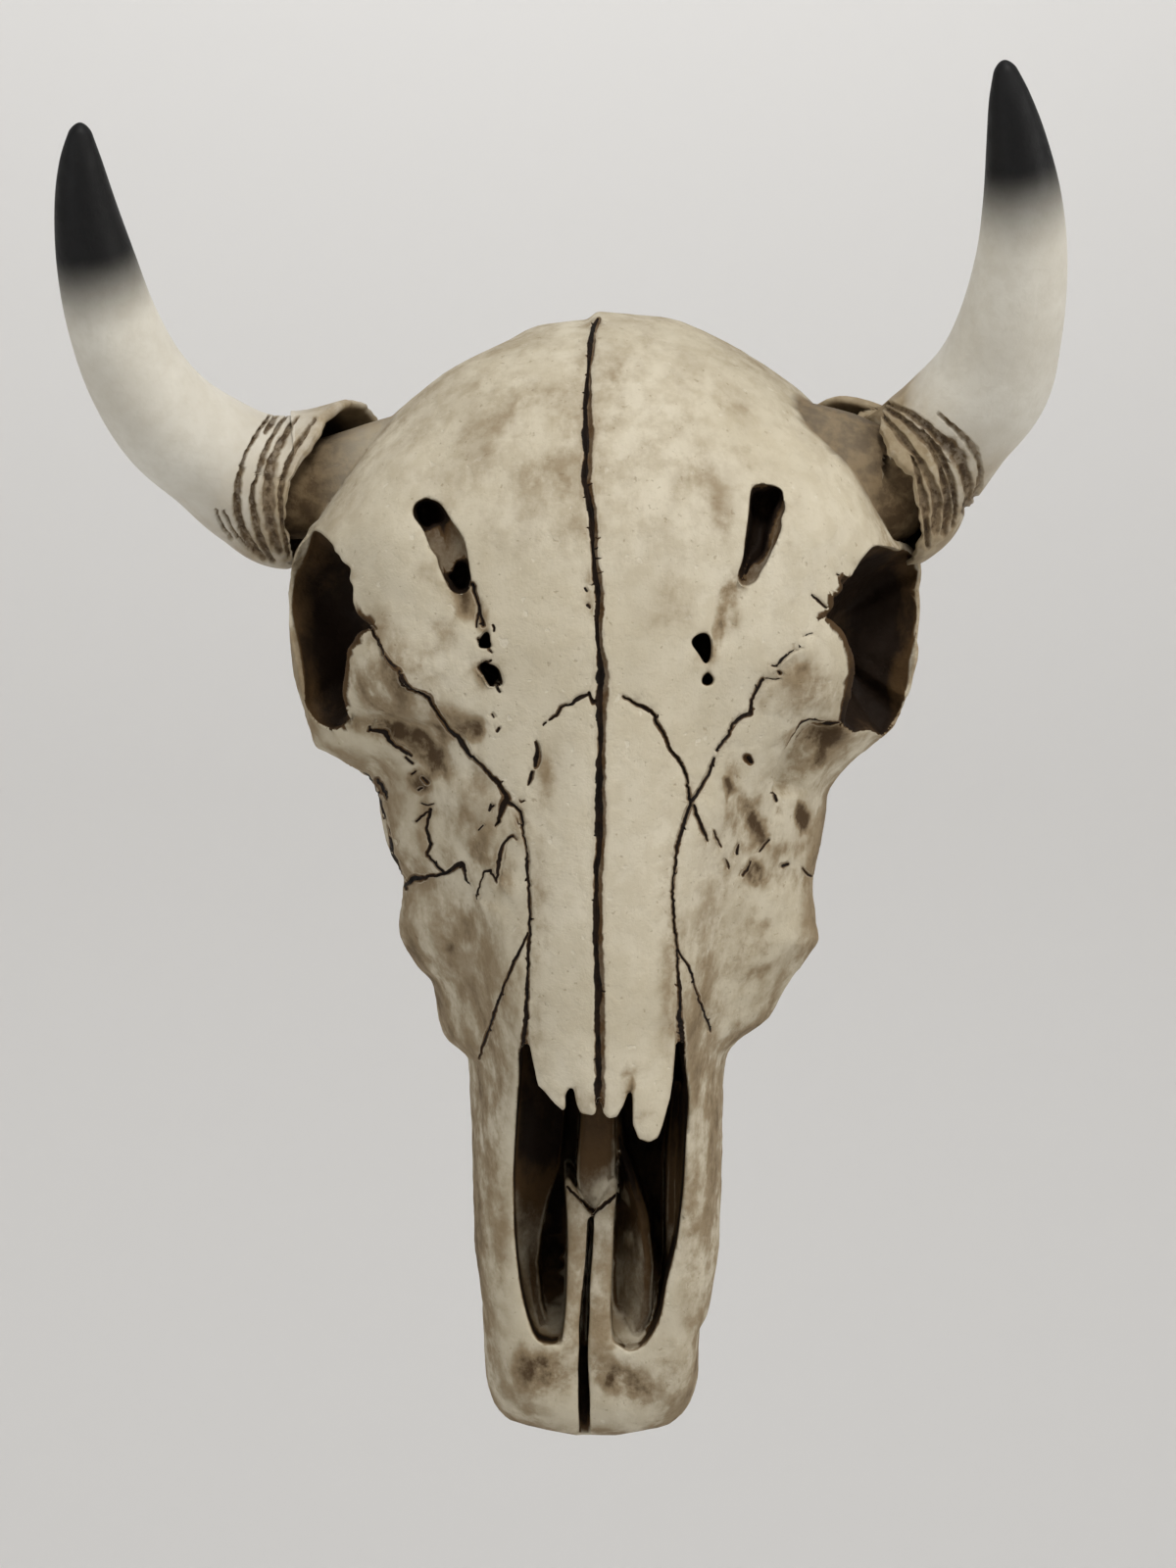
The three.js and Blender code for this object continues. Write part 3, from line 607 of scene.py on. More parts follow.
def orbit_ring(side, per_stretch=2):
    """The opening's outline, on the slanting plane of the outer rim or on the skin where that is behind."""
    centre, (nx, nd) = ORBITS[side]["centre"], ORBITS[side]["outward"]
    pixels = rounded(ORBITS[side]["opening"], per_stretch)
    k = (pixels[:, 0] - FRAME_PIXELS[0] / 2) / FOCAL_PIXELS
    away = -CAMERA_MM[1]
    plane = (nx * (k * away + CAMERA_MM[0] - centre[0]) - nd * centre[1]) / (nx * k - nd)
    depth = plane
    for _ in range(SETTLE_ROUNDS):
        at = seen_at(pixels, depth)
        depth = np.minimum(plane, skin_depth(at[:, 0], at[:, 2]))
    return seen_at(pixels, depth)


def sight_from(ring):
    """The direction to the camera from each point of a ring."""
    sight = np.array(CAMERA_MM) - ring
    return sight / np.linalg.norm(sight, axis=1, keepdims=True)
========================
TASK DETAILS:
Please reproduce each line exactly as written.

ANSWER TO THE EXERCISE:
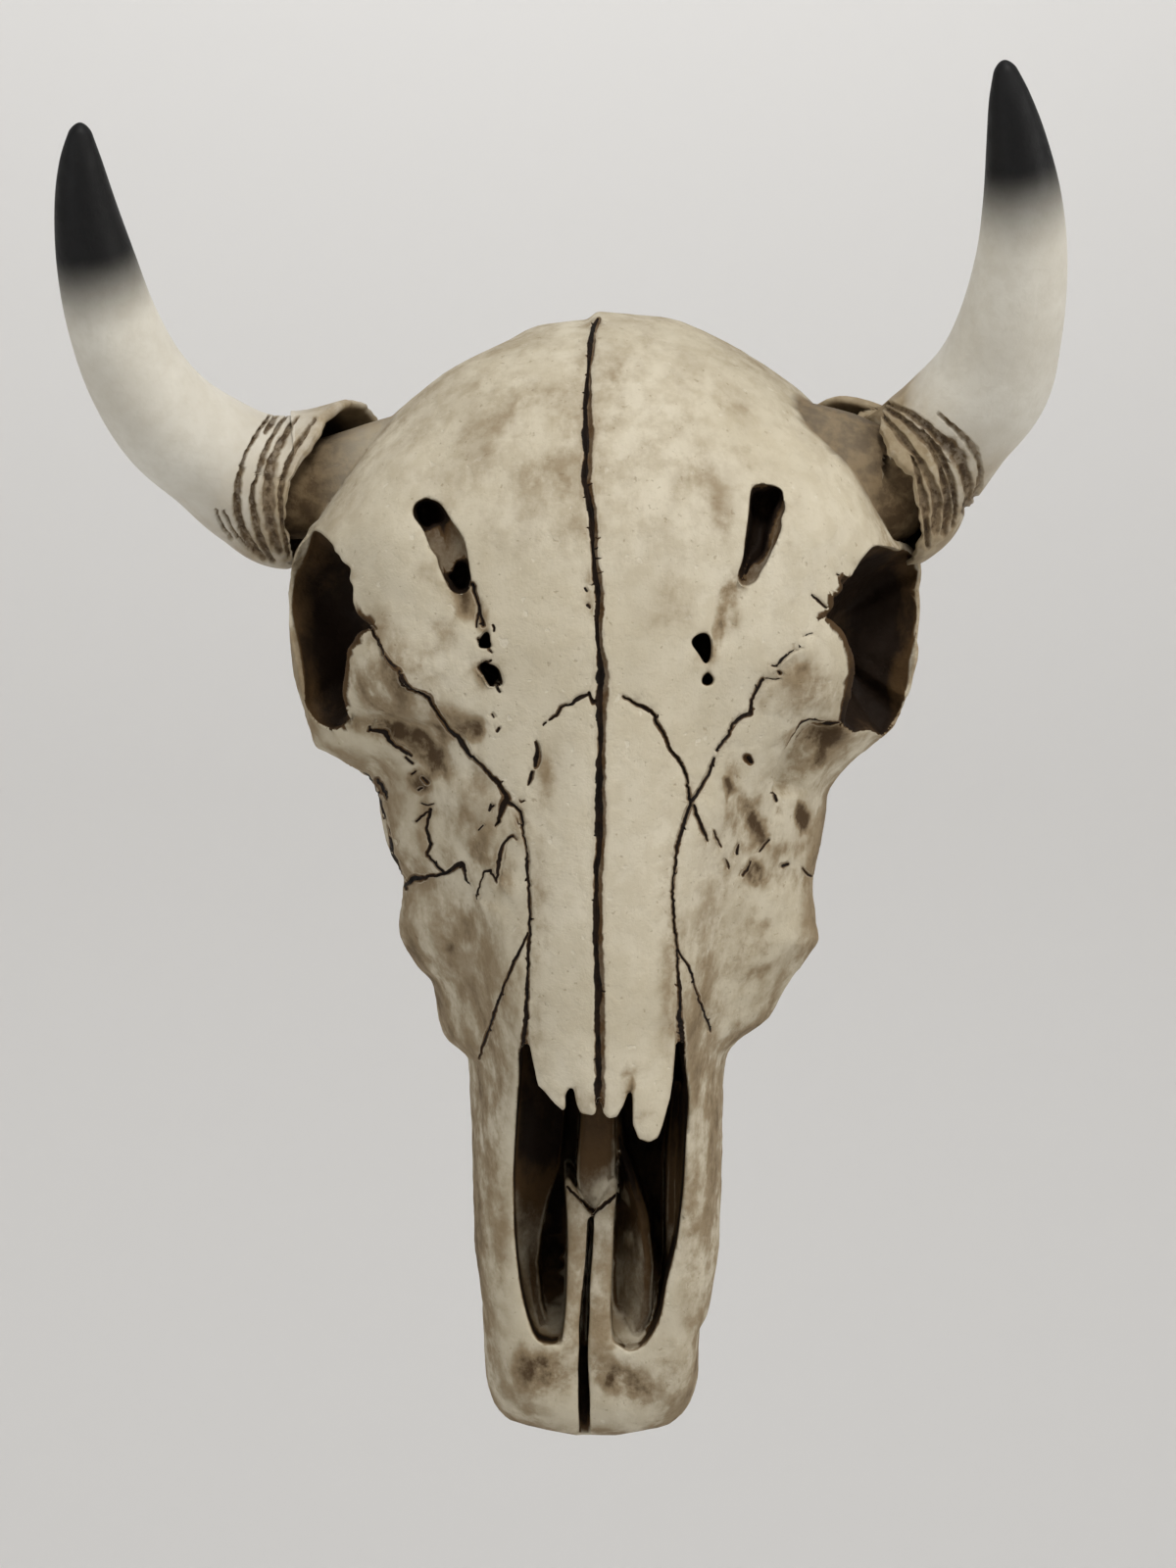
The three.js and Blender code for this object continues. Write part 3, from line 607 of scene.py on. More parts follow.
def orbit_ring(side, per_stretch=2):
    """The opening's outline, on the slanting plane of the outer rim or on the skin where that is behind."""
    centre, (nx, nd) = ORBITS[side]["centre"], ORBITS[side]["outward"]
    pixels = rounded(ORBITS[side]["opening"], per_stretch)
    k = (pixels[:, 0] - FRAME_PIXELS[0] / 2) / FOCAL_PIXELS
    away = -CAMERA_MM[1]
    plane = (nx * (k * away + CAMERA_MM[0] - centre[0]) - nd * centre[1]) / (nx * k - nd)
    depth = plane
    for _ in range(SETTLE_ROUNDS):
        at = seen_at(pixels, depth)
        depth = np.minimum(plane, skin_depth(at[:, 0], at[:, 2]))
    return seen_at(pixels, depth)


def sight_from(ring):
    """The direction to the camera from each point of a ring."""
    sight = np.array(CAMERA_MM) - ring
    return sight / np.linalg.norm(sight, axis=1, keepdims=True)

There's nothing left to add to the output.